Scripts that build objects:
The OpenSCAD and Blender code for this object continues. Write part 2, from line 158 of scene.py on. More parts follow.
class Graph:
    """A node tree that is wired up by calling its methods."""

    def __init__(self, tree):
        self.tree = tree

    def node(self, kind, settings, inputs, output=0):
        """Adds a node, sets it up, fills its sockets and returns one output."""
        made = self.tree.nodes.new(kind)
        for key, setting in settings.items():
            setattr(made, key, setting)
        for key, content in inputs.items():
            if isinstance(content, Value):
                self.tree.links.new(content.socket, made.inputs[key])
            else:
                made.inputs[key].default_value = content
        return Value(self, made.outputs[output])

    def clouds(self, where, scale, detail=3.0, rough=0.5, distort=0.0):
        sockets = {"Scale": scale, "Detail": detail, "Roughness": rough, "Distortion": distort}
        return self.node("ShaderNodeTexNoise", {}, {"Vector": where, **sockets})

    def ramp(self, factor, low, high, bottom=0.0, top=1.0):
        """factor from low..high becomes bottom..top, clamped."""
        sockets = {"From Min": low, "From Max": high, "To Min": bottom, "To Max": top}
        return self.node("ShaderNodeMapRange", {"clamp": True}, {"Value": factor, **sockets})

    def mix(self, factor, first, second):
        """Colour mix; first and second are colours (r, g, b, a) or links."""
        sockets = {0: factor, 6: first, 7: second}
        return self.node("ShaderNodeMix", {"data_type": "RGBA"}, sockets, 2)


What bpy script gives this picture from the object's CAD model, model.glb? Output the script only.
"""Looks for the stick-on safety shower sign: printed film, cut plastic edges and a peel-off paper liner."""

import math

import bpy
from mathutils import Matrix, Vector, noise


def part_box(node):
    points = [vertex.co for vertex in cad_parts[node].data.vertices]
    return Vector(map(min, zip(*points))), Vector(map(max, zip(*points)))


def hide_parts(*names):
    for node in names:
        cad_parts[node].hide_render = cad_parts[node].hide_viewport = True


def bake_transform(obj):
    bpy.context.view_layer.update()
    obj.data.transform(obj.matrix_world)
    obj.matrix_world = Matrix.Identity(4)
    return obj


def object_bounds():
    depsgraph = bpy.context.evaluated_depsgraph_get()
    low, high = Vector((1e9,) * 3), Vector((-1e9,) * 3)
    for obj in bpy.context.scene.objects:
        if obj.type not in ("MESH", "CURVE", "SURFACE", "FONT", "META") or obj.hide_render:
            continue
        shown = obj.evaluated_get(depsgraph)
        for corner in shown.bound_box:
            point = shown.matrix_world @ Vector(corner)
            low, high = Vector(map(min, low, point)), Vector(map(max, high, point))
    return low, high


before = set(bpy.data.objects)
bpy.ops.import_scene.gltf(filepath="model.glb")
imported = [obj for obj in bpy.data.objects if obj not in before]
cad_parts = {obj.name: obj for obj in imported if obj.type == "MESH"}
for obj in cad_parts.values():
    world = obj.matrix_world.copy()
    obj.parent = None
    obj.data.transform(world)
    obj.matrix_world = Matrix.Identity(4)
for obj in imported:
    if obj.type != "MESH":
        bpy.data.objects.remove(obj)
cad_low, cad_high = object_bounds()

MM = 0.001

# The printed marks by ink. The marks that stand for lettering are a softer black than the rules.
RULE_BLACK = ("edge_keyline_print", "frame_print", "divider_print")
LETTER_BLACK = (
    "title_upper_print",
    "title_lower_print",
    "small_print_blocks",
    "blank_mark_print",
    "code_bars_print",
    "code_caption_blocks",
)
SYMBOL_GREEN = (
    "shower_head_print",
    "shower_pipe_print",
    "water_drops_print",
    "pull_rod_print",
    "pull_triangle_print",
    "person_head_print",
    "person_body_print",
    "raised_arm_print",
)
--
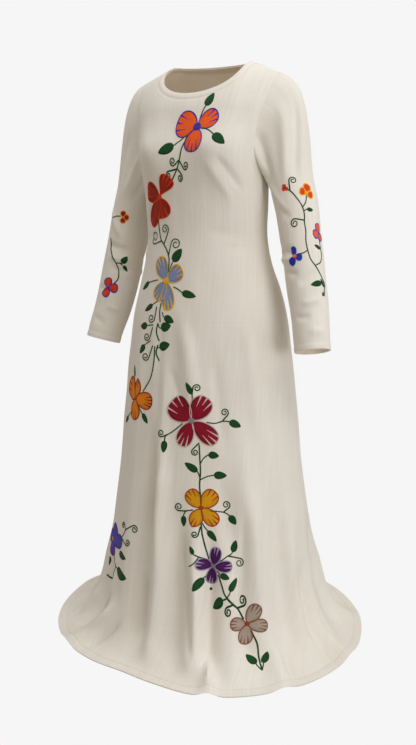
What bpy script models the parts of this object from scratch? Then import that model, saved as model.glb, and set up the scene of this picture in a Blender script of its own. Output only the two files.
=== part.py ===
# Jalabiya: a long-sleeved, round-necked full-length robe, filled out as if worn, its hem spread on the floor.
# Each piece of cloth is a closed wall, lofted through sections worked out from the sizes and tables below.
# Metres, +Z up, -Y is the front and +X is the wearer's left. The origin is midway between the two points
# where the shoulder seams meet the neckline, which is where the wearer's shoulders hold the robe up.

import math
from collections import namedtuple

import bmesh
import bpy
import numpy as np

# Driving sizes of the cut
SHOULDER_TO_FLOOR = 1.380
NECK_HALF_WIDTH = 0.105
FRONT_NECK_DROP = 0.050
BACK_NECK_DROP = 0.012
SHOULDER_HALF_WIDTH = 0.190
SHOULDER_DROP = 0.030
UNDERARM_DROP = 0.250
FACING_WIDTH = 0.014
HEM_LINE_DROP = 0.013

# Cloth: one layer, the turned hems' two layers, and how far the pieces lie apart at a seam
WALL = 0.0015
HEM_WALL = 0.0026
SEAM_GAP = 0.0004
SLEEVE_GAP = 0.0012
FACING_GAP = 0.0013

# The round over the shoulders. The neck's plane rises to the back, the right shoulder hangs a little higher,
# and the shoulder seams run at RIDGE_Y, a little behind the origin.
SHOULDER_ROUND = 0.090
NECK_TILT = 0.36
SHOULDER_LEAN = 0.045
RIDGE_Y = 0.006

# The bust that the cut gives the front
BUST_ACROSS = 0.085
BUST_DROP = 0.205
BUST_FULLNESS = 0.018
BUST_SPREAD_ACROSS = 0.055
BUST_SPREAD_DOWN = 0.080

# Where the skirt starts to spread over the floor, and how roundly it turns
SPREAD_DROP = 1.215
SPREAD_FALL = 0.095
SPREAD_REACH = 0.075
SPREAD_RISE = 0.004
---
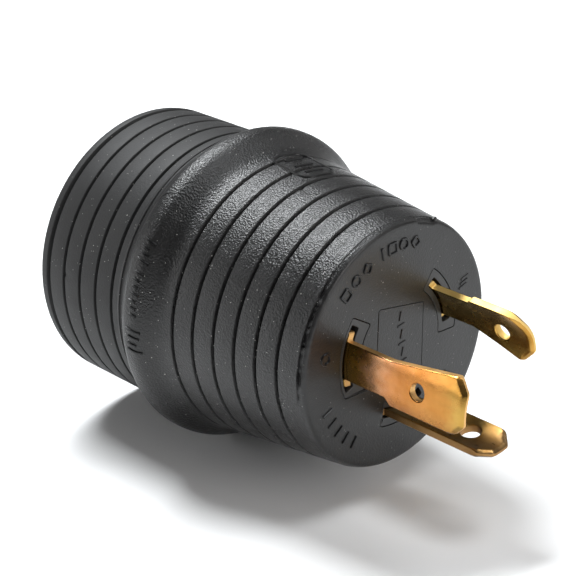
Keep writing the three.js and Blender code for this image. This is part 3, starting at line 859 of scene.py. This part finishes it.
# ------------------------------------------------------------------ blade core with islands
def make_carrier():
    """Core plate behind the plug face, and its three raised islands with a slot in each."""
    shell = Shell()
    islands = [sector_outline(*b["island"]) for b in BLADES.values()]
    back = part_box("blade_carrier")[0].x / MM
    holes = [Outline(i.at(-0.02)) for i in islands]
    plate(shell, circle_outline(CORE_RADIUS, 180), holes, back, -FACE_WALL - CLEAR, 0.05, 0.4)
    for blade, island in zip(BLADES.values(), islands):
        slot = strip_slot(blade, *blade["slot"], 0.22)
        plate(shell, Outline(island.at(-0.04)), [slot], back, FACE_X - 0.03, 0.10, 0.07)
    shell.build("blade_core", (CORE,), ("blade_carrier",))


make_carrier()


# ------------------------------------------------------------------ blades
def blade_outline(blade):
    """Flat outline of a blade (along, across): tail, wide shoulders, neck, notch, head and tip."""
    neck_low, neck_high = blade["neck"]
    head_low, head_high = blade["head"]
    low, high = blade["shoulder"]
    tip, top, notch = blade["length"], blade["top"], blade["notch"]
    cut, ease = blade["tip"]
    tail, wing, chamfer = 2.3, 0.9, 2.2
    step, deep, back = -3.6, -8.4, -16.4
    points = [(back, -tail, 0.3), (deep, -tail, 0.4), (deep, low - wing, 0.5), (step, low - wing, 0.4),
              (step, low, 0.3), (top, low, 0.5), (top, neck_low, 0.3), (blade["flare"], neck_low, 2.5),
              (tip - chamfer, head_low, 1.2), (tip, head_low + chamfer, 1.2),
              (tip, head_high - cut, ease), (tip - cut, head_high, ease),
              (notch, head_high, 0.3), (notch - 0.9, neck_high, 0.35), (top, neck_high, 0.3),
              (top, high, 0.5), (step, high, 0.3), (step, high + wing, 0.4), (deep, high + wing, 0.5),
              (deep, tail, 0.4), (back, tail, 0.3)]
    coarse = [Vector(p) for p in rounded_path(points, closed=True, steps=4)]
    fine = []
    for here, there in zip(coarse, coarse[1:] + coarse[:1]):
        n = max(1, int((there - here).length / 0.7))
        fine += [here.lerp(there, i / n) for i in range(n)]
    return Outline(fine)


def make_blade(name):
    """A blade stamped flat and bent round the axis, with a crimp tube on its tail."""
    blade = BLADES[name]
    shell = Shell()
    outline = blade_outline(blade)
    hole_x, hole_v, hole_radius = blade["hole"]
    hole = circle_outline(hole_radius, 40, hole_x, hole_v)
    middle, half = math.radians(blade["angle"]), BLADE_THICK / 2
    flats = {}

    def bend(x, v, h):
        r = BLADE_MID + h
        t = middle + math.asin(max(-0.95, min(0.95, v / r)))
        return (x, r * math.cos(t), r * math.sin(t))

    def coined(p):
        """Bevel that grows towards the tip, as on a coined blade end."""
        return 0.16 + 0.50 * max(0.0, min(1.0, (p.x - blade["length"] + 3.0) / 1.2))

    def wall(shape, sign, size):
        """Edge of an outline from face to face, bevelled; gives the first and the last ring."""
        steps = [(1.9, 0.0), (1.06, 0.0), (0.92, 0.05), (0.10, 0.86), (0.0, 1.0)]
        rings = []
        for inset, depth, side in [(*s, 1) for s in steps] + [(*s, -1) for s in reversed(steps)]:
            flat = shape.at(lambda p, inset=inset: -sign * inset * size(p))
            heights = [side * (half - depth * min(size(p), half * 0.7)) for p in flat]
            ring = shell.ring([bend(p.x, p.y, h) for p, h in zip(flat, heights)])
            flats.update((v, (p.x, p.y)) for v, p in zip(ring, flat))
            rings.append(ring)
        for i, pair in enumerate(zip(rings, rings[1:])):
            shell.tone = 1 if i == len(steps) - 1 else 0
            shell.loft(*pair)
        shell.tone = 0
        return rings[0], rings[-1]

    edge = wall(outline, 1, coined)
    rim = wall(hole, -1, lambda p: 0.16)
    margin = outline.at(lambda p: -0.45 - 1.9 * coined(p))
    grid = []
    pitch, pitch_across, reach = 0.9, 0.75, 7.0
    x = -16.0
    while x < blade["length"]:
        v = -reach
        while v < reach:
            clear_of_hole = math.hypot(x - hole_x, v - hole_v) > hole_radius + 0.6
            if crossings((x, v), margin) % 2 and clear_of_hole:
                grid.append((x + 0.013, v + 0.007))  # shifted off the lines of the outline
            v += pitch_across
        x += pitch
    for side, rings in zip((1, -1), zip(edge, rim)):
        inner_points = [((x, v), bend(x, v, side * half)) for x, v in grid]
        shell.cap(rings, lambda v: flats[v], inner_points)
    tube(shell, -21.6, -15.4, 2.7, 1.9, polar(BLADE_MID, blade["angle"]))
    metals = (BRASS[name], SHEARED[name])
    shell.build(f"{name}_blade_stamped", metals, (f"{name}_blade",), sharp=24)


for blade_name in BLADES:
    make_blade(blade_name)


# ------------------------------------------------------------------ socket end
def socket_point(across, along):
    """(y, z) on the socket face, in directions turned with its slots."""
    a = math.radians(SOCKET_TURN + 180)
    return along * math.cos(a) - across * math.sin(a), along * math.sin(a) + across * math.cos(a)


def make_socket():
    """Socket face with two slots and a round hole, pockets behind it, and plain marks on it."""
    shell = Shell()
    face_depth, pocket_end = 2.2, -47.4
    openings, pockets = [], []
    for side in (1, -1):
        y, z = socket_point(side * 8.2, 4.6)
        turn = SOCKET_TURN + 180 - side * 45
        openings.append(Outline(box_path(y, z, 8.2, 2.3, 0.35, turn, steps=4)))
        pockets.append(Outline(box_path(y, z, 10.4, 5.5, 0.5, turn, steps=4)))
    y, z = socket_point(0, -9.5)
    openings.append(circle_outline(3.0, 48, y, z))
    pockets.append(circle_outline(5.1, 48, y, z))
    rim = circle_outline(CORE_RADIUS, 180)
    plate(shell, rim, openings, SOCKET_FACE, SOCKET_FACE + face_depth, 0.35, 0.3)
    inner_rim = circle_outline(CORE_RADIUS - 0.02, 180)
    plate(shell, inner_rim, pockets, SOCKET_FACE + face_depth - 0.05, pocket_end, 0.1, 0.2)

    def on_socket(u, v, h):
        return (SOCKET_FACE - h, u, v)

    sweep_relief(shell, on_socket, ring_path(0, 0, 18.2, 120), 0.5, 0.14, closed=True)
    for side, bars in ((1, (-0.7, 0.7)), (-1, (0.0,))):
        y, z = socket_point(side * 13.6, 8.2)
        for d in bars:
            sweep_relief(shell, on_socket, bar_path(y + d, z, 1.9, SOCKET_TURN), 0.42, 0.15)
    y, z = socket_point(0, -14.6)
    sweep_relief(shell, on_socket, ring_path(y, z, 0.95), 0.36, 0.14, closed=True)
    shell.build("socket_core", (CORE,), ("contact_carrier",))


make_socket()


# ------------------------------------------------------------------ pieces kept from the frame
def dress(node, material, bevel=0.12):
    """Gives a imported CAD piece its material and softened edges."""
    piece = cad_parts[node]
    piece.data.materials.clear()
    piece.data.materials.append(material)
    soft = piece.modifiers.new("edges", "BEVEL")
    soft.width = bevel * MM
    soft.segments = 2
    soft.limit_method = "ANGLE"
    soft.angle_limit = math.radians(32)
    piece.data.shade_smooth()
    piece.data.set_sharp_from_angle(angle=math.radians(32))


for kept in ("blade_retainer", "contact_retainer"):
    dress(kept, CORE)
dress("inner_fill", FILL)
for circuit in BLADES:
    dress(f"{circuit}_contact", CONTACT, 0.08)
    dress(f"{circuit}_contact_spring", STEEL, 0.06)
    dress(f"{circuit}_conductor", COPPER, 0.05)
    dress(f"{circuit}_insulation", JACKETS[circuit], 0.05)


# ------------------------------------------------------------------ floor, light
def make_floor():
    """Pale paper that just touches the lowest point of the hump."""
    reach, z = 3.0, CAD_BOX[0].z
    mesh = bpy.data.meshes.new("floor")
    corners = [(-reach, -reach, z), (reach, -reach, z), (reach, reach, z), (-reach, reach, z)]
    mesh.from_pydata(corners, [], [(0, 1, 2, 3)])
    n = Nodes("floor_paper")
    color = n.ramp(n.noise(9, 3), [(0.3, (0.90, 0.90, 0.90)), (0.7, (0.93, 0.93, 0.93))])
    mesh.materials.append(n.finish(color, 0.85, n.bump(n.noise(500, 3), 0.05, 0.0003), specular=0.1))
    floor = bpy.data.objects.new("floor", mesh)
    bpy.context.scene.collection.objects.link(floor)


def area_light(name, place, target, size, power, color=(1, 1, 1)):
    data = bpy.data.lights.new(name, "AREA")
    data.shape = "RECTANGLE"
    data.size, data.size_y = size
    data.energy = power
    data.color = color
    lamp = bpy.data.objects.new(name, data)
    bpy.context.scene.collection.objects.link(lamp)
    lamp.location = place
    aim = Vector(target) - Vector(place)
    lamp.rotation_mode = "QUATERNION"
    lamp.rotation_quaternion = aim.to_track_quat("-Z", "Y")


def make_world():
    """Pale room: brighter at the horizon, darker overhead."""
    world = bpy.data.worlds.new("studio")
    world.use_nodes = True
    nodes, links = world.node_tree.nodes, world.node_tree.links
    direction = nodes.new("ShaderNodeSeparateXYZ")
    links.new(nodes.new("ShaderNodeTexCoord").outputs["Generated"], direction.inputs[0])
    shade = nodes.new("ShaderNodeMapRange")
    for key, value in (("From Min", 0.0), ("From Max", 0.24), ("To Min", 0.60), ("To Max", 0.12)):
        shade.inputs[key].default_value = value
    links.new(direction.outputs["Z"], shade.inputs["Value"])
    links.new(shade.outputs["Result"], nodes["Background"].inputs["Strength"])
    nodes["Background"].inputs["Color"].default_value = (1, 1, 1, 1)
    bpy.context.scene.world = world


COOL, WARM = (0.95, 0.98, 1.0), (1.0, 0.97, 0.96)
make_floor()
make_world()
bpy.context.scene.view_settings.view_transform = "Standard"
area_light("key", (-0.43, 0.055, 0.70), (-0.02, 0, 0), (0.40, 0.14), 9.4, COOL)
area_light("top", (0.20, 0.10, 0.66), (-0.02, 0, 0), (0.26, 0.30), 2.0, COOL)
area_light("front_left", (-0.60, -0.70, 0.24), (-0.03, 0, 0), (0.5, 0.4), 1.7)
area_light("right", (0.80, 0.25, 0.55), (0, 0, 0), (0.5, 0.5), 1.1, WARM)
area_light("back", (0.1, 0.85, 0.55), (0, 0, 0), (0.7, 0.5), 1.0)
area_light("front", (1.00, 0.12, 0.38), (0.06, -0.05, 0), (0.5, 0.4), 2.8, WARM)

## Brief
Retype the entries above exactly, but only from the line containing "The OpenSCAD and" through the line containing "self.tree = tree", both included.

## Solution to this task
The OpenSCAD and Blender code for this object continues. Write part 2, from line 158 of scene.py on. More parts follow.
class Graph:
    """A node tree that is wired up by calling its methods."""

    def __init__(self, tree):
        self.tree = tree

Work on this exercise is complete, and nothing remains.